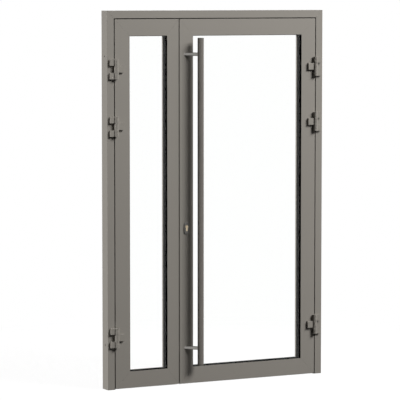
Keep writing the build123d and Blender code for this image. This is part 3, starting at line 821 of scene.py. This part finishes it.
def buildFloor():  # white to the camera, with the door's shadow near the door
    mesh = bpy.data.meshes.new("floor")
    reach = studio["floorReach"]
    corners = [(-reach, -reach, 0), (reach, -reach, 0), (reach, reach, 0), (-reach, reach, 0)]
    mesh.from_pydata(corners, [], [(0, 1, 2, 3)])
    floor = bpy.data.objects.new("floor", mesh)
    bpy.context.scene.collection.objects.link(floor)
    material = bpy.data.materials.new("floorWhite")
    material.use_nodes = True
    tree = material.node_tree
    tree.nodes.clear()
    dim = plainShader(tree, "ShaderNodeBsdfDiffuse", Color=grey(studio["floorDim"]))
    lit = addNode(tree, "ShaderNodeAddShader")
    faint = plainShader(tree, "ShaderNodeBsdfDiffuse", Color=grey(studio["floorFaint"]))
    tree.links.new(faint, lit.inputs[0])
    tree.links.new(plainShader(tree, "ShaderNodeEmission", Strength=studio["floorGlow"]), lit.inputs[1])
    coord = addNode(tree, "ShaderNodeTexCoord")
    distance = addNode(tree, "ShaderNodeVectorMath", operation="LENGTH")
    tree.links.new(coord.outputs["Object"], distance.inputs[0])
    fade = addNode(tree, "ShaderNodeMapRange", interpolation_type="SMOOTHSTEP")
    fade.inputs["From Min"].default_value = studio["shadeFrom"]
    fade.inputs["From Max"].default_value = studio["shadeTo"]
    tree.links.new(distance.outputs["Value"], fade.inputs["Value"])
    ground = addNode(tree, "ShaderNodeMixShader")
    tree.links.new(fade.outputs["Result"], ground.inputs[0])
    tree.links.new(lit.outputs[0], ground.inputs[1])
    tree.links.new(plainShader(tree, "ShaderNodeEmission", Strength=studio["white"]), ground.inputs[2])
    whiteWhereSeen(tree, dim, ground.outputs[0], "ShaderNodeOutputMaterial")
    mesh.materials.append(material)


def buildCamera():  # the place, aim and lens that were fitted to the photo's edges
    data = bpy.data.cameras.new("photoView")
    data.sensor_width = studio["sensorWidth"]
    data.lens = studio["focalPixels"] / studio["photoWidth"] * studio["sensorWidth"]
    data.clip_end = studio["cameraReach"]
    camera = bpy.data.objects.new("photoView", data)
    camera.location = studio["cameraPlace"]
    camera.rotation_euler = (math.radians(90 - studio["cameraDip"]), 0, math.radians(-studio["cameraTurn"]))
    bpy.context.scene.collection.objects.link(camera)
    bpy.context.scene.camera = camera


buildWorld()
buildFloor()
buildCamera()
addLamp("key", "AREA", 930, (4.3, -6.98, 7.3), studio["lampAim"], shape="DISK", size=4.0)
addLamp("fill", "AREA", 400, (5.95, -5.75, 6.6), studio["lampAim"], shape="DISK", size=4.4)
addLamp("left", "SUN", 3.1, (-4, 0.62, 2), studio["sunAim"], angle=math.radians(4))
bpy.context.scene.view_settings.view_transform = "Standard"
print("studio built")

--

**Required task**. Print, please, the lines above from the very first through the one that holds "mesh.materials.append(material)", both included, word for word and with nothing else.

**Task answer**.
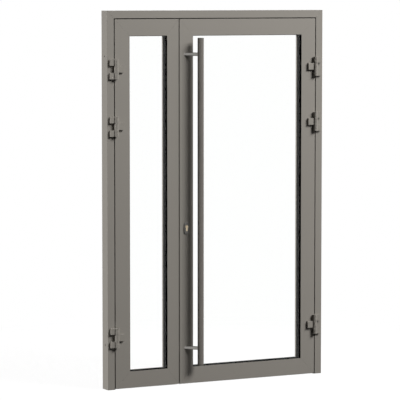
Keep writing the build123d and Blender code for this image. This is part 3, starting at line 821 of scene.py. This part finishes it.
def buildFloor():  # white to the camera, with the door's shadow near the door
    mesh = bpy.data.meshes.new("floor")
    reach = studio["floorReach"]
    corners = [(-reach, -reach, 0), (reach, -reach, 0), (reach, reach, 0), (-reach, reach, 0)]
    mesh.from_pydata(corners, [], [(0, 1, 2, 3)])
    floor = bpy.data.objects.new("floor", mesh)
    bpy.context.scene.collection.objects.link(floor)
    material = bpy.data.materials.new("floorWhite")
    material.use_nodes = True
    tree = material.node_tree
    tree.nodes.clear()
    dim = plainShader(tree, "ShaderNodeBsdfDiffuse", Color=grey(studio["floorDim"]))
    lit = addNode(tree, "ShaderNodeAddShader")
    faint = plainShader(tree, "ShaderNodeBsdfDiffuse", Color=grey(studio["floorFaint"]))
    tree.links.new(faint, lit.inputs[0])
    tree.links.new(plainShader(tree, "ShaderNodeEmission", Strength=studio["floorGlow"]), lit.inputs[1])
    coord = addNode(tree, "ShaderNodeTexCoord")
    distance = addNode(tree, "ShaderNodeVectorMath", operation="LENGTH")
    tree.links.new(coord.outputs["Object"], distance.inputs[0])
    fade = addNode(tree, "ShaderNodeMapRange", interpolation_type="SMOOTHSTEP")
    fade.inputs["From Min"].default_value = studio["shadeFrom"]
    fade.inputs["From Max"].default_value = studio["shadeTo"]
    tree.links.new(distance.outputs["Value"], fade.inputs["Value"])
    ground = addNode(tree, "ShaderNodeMixShader")
    tree.links.new(fade.outputs["Result"], ground.inputs[0])
    tree.links.new(lit.outputs[0], ground.inputs[1])
    tree.links.new(plainShader(tree, "ShaderNodeEmission", Strength=studio["white"]), ground.inputs[2])
    whiteWhereSeen(tree, dim, ground.outputs[0], "ShaderNodeOutputMaterial")
    mesh.materials.append(material)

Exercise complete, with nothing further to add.